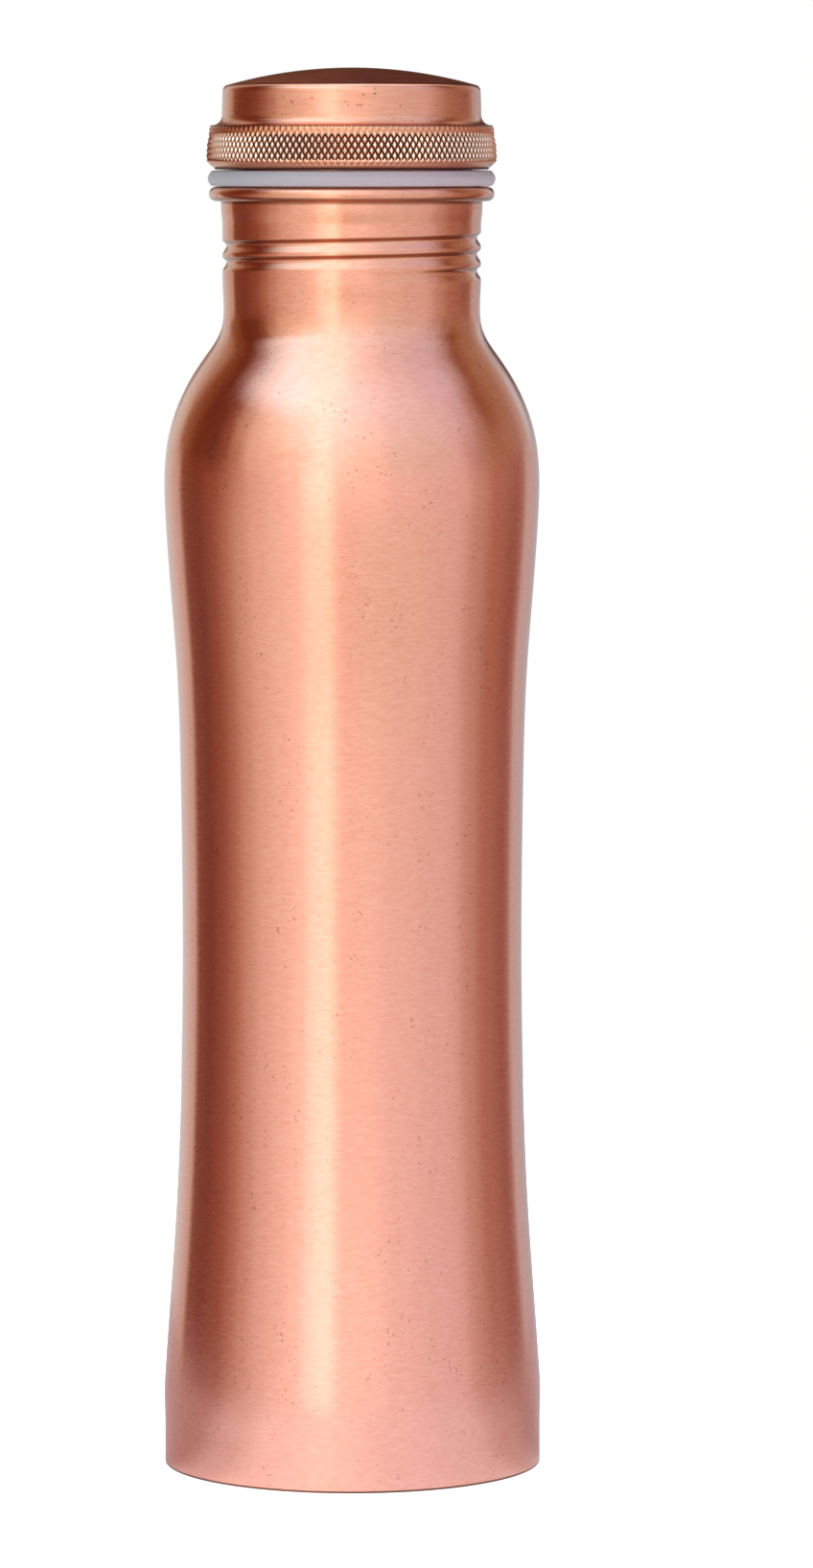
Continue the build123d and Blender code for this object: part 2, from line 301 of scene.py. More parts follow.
def moulded(r, z, th):
    out = r > 27.0
    return np.where(out, r - 0.03 * (0.5 + 0.5 * np.sin(7 * th + 1.0)) - 0.02 * (0.5 + 0.5 * np.sin(19 * th)), r), z


gasket = lathe("silicone_gasket", gasket_outline, 240, True, moulded)

# ---------------------------------------------------------------------------
# grip ring with a cut diamond knurl
# ---------------------------------------------------------------------------
KNURLS, ROW = 136, 1.06
CELL = 10                     # columns to one knurl, and rows to two rows of knurls
SEAT_R, SEAT_Z = 27.50, 265.34
ring_face = rounded([(26.90, 257.20), (28.52, 258.75), (28.62, 259.40), (28.46, 262.20), (28.12, 263.60),
                     (28.02, 265.50), (27.72, 265.90), (27.50, 265.90), (27.50, 265.34), (25.00, 265.34),
                     (25.00, 258.30), (23.95, 258.30), (23.95, 257.20)],
                    [0.30, 0.55, 0.8, 2.0, 1.2, 0.25, 0.06, 0.06, 0.0, 0.0, 0.0, 0.12, 0.12], 0.13)


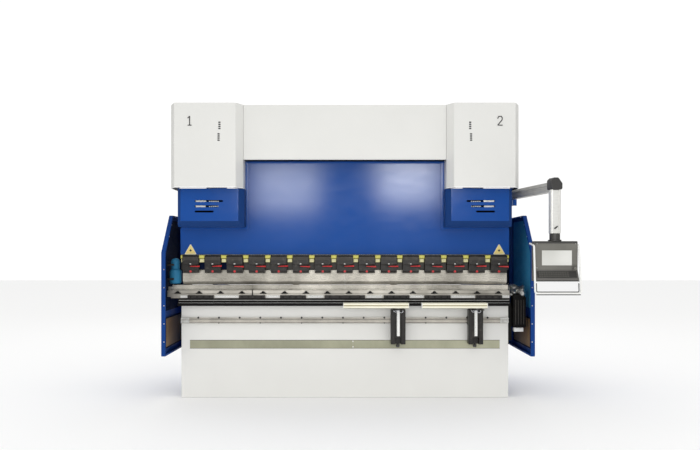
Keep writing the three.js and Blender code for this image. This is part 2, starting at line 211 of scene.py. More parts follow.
def enamel(name, colour, roughness=0.3, coat=0.4, peel=0.00012, spread=0.06, specular=0.35):
    """Sprayed paint: broad tone drift, orange peel, a soft clear coat and faint handling marks."""
    material, tree, shader = blank_material(name)
    tones = [(0.3, shade(colour, 1 - spread)), (0.7, shade(colour, 1 + spread))]
    tint(tree, shader, noise(tree, 1.3, detail=4), tones)
    marks = noise(tree, 7, (1, 1, 2.2), detail=6, roughness=0.7)
    polish(tree, shader, marks, roughness, (0.3, 0.85), (0.75, 1.25))
    shader.inputs["Coat Weight"].default_value = coat
    shader.inputs["Coat Roughness"].default_value = roughness * 0.6
    shader.inputs["Specular IOR Level"].default_value = specular
    bump(tree, shader, noise(tree, 240, detail=2), peel)
    return material


def bare_metal(name, light, dark, roughness=0.3, grain=(1, 60, 60), patch=2.0, depth=0.00005, metallic=1.0):
    """Ground or brushed metal: fine grain along one axis over broad stains."""
    material, tree, shader = blank_material(name)
    stains = noise(tree, patch, (1, 1, 0.6), detail=5, roughness=0.6)
    tint(tree, shader, stains, [(0.35, dark), (0.62, light)])
    lines = noise(tree, 12, grain, detail=4, roughness=0.7)
    polish(tree, shader, lines, roughness, (0.25, 0.75), (0.8, 1.35))
    shader.inputs["Metallic"].default_value = metallic
    bump(tree, shader, lines, depth)
    return material


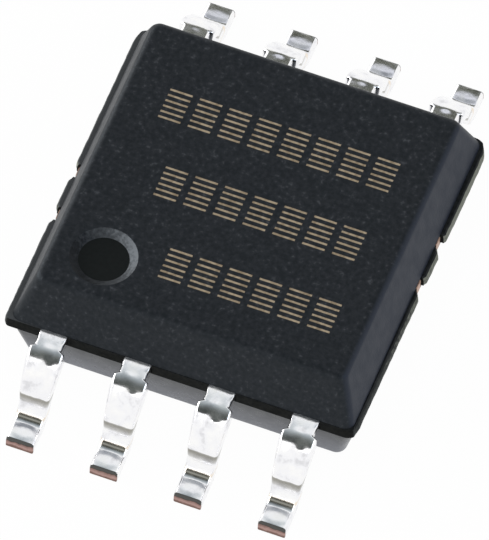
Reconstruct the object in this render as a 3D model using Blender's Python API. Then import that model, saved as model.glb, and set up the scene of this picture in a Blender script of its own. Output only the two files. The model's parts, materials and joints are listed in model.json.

================

* [Required task] Make an exact copy of every line in the data.

* [Answer to this exercise]
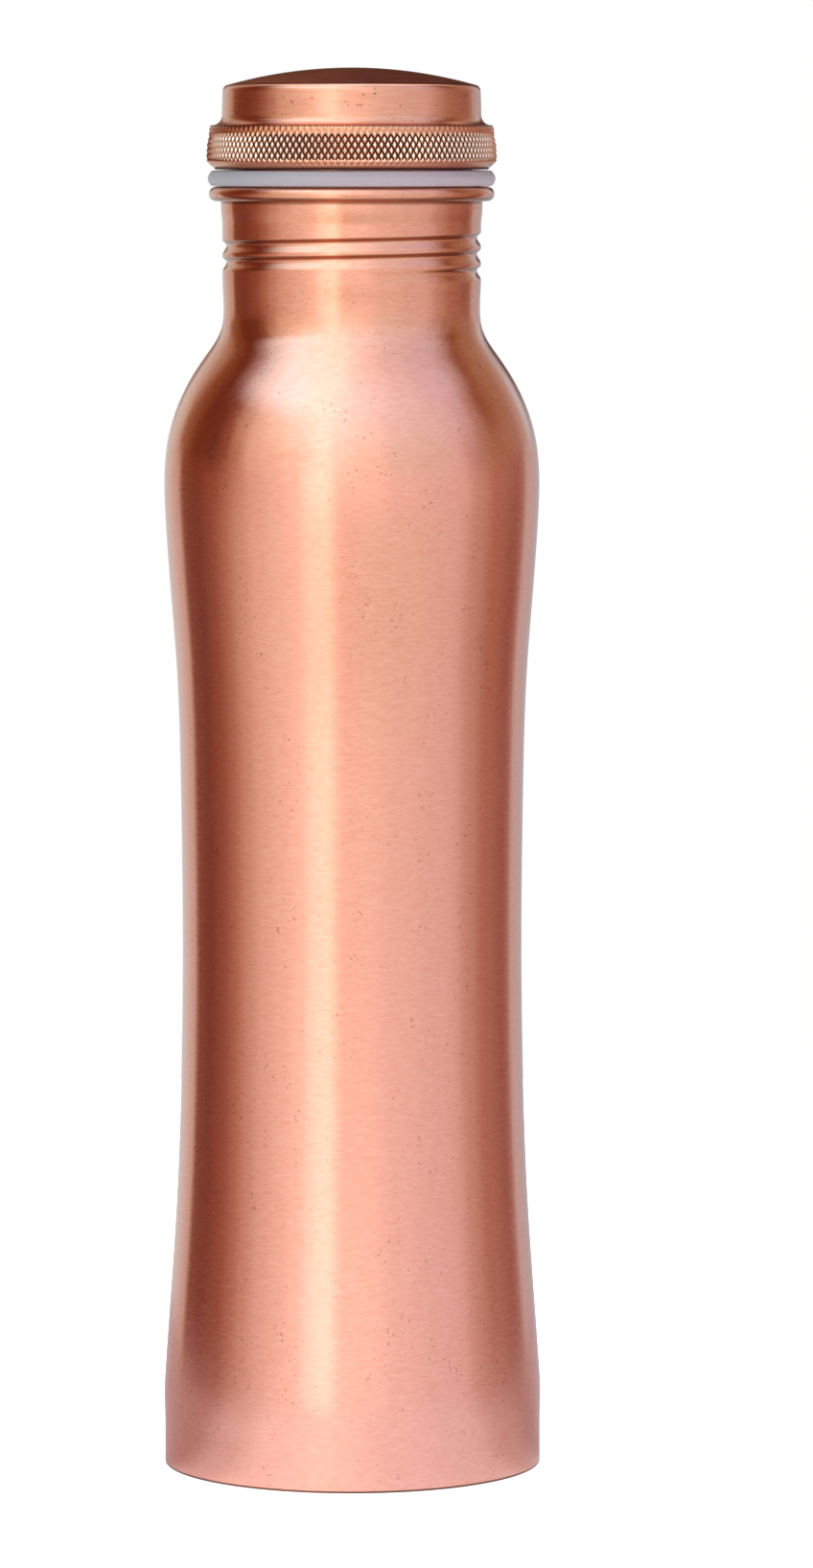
Continue the build123d and Blender code for this object: part 2, from line 301 of scene.py. More parts follow.
def moulded(r, z, th):
    out = r > 27.0
    return np.where(out, r - 0.03 * (0.5 + 0.5 * np.sin(7 * th + 1.0)) - 0.02 * (0.5 + 0.5 * np.sin(19 * th)), r), z


gasket = lathe("silicone_gasket", gasket_outline, 240, True, moulded)

# ---------------------------------------------------------------------------
# grip ring with a cut diamond knurl
# ---------------------------------------------------------------------------
KNURLS, ROW = 136, 1.06
CELL = 10                     # columns to one knurl, and rows to two rows of knurls
SEAT_R, SEAT_Z = 27.50, 265.34
ring_face = rounded([(26.90, 257.20), (28.52, 258.75), (28.62, 259.40), (28.46, 262.20), (28.12, 263.60),
                     (28.02, 265.50), (27.72, 265.90), (27.50, 265.90), (27.50, 265.34), (25.00, 265.34),
                     (25.00, 258.30), (23.95, 258.30), (23.95, 257.20)],
                    [0.30, 0.55, 0.8, 2.0, 1.2, 0.25, 0.06, 0.06, 0.0, 0.0, 0.0, 0.12, 0.12], 0.13)


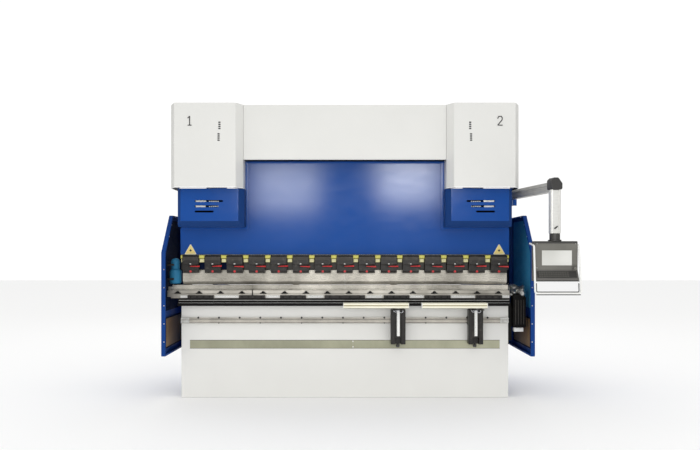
Keep writing the three.js and Blender code for this image. This is part 2, starting at line 211 of scene.py. More parts follow.
def enamel(name, colour, roughness=0.3, coat=0.4, peel=0.00012, spread=0.06, specular=0.35):
    """Sprayed paint: broad tone drift, orange peel, a soft clear coat and faint handling marks."""
    material, tree, shader = blank_material(name)
    tones = [(0.3, shade(colour, 1 - spread)), (0.7, shade(colour, 1 + spread))]
    tint(tree, shader, noise(tree, 1.3, detail=4), tones)
    marks = noise(tree, 7, (1, 1, 2.2), detail=6, roughness=0.7)
    polish(tree, shader, marks, roughness, (0.3, 0.85), (0.75, 1.25))
    shader.inputs["Coat Weight"].default_value = coat
    shader.inputs["Coat Roughness"].default_value = roughness * 0.6
    shader.inputs["Specular IOR Level"].default_value = specular
    bump(tree, shader, noise(tree, 240, detail=2), peel)
    return material


def bare_metal(name, light, dark, roughness=0.3, grain=(1, 60, 60), patch=2.0, depth=0.00005, metallic=1.0):
    """Ground or brushed metal: fine grain along one axis over broad stains."""
    material, tree, shader = blank_material(name)
    stains = noise(tree, patch, (1, 1, 0.6), detail=5, roughness=0.6)
    tint(tree, shader, stains, [(0.35, dark), (0.62, light)])
    lines = noise(tree, 12, grain, detail=4, roughness=0.7)
    polish(tree, shader, lines, roughness, (0.25, 0.75), (0.8, 1.35))
    shader.inputs["Metallic"].default_value = metallic
    bump(tree, shader, lines, depth)
    return material


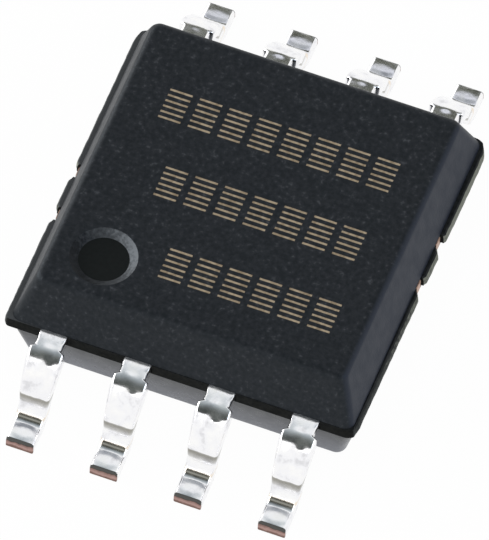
Reconstruct the object in this render as a 3D model using Blender's Python API. Then import that model, saved as model.glb, and set up the scene of this picture in a Blender script of its own. Output only the two files. The model's parts, materials and joints are listed in model.json.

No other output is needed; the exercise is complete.